Si ma conjointe et moi, nous avons très peu apprécié cette soirée, je dois reconnaître que d’autres l’ont savourée avec un plaisir évident. Cette ambiance de taverne a plu à plusieurs, au point d’entraîner certains à parler fréquemment. Un monsieur s’est même permis d’essayer d’imiter, sans succès évidemment, madame Savard. Tel un rassemblement dans un café ou une taverne viennoise, l’atmosphère était à l’improvisation, mais pas de niveau professionnel. Ce n’est pas parce qu’on essaie d’habiller le tout avec de l’humour et un côté bon enfant que le spectacle est à la hauteur de ce que le public des Diffusions Amal’Gamme est en droit de s’attendre.

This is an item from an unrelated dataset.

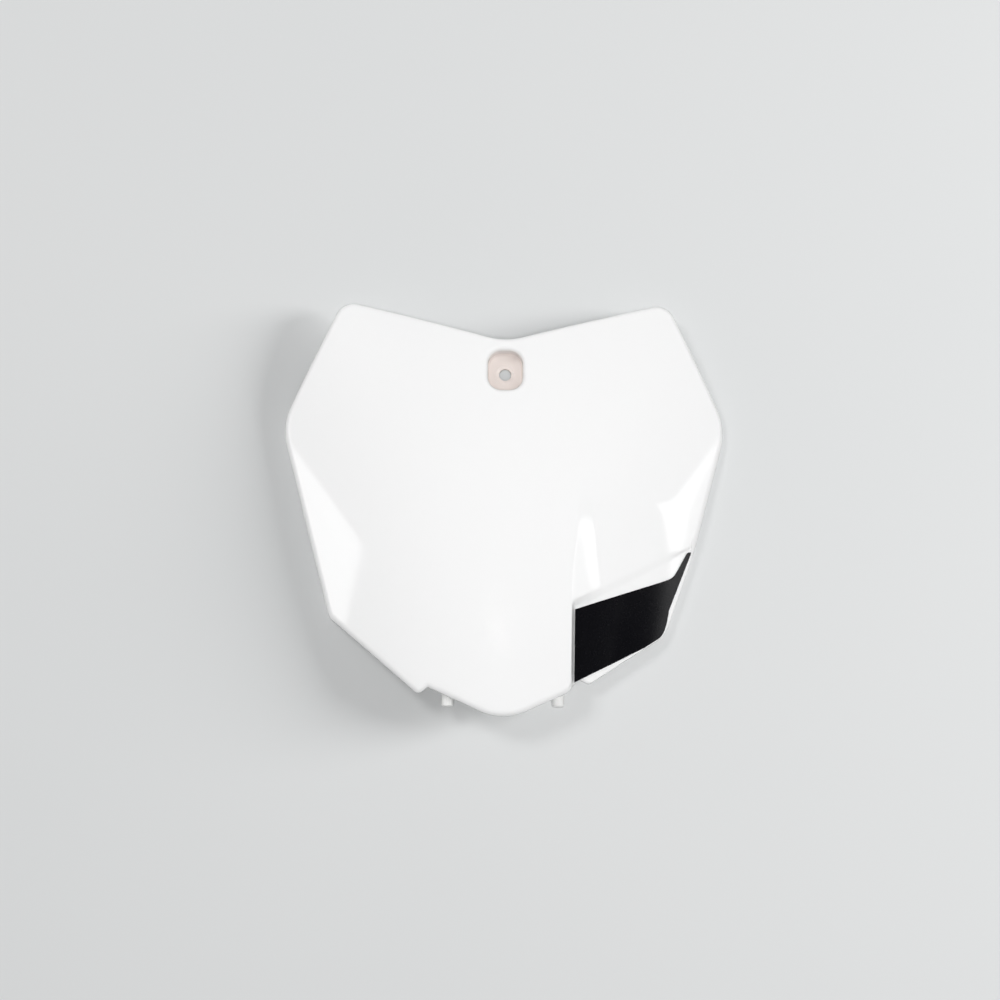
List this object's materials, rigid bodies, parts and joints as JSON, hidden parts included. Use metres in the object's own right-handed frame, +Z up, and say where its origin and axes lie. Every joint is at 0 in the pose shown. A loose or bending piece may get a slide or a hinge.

Je ne crois pas que les premiers responsables de cet échec à mes yeux soient notre diffuseur laurentien, si ce n’est d’avoir fait confiance à cet ensemble qui se veut original. Je crois plutôt que les Diffusions Amal’Gamme ont été mis devant des faits qu’elles ne contrôlaient aucunement et qu’elles se sont dit « advienne que pourra » et « cherchons à faire d’un problème le meilleur parti possible ». Si je ne connaissais pas déjà le haut standard de qualité habituel de notre diffuseur laurentien, je n’assisterais plus à un autre spectacle dans leur salle de Prévost. Toutefois, le spectacle de samedi dernier n’est qu’une erreur de parcours pour moi. Je suis persuadé que le spectacle de samedi prochain avec le Nouveau quatuor Orford sera de haut calibre. La présence de Jonathan Crow qui a déjà séduit à Prévost est un gage de la qualité de ce futur programme.